Last week, we met with Asher and his new counselor for our first session of family counseling. Family is maybe a misnomer. It was me, Joseph, and Asher. We will eventually move to full family sessions, but right now everyone believes it best to start with just us. Asher’s counselor, Jon, led us through several insightful questions that guided us into valuable discussions. Jon also helped clarify statements and/or meaning for both parties. At one point, he looked to us and said, “Is there anything specific you would like to share with Asher?”
What a loaded question.
But Joseph and I had spoken on the drive to JCF that very day about what we might say given this opportunity. And while there is still much left to be said, we were eager to begin.
“Asher, we keep coming here, week after week, not because we are faking our commitment to you or trying to look good in your peers’ eyes. We keep coming because you are our son and we love you. We truly want to move forward and believe that’s possible. Your siblings worked so hard to heal and are prepared to take steps for rebuilding a relationship with you. We also believe you have worked hard at overcoming your unhealthy mindset and abusive behaviors. But there is still something that keeps us from connecting. It seems that you don’t really want to come home. You say you do, but it feels like home just represents not JCF.”
There were several seconds of unnerving silence after I finished speaking. I turned to Joseph to see if he had anything to add and then waited for Asher to say something. His reticence to immediately assure us of his desire to reunite with us spoke volumes. Then, when he did finally begin, my heart plummeted and I felt sick.
“I don’t know. I think I want to come home. But, I guess I don’t feel that strongly about it. I don’t really have a lot of feelings about our whole family. You say you love me, and I see you doing things that show me that you are telling the truth. But I don’t feel like you love me. I never really have. I don’t feel like I belong in our family or at our home. Not because of anything that you guys have done – or haven’t done for that matter. But just because I’m mostly detached from it all and I just don’t think about it much.”
And there it was.
So many conversations slid into place. The countless trips we’ve taken to visit him only to drive home wondering why, if he’s doing so well, we still feel utterly disconnected from him.

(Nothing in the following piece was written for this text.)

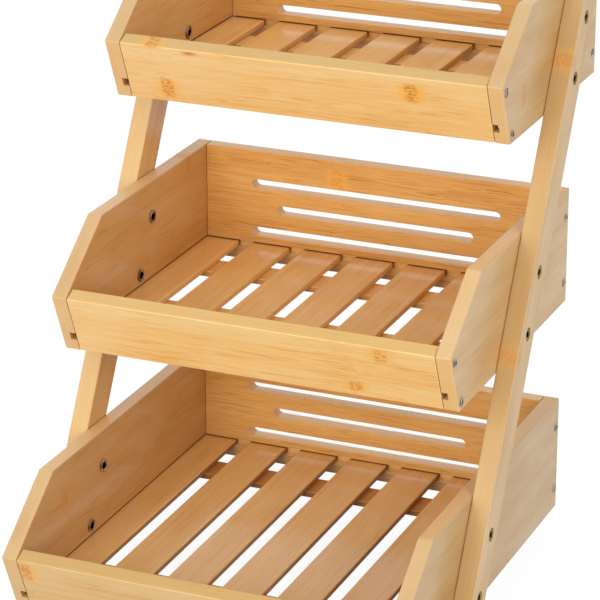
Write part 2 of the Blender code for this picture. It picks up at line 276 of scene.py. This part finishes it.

Why the idea of returning to us isn’t more of an impetus for working hard at rehabilitation. Why the genuineness of our love for him is suspect. Why emancipation is a thoroughly acceptable idea to him.
Why he shows no real joy when we arrive and no real sadness when we leave.
Now, I’m aware that a 15-year old boy, separated from his family for over 2 years because of sexual offenses he perpetrated against his younger siblings after living through the terror of being victimized himself as a small boy, is going to find processing emotions incredibly difficult. And I hear Asher say things like, “I never really felt loved,” but know that’s not true. However, I also know that that same 15-year old boy has spent more than half his life under the shadow of sexual abuse. I know the neuroplasticity of his brain was molded through years of sexual reactivity. I know that we disciplined behavior that was a result of trauma when we thought it was defiance.
What I don’t know is how much of this detachment is a result of emotional pain he has yet to work through and how much of it is a result of genuinely poor attachment that may make his ability to feel our love and love us in return nigh on impossible.
And we can’t fix this. There is nothing we can say that will magically make Asher feel loved. We have no access to his treatment, but even if we did, this is all in Asher’s head and heart. The change must take place inside of him.
Each time I believe we’ve reached the end of the grieving process, something new appears on the horizon. This time, it not only asks me to prepare myself for a son who will never truly love me back but it asks me to surrender any idea of control I believe I have to alter him.
This is between Asher and God. Only Jesus can replace my son’s heart of stone with a heart of flesh.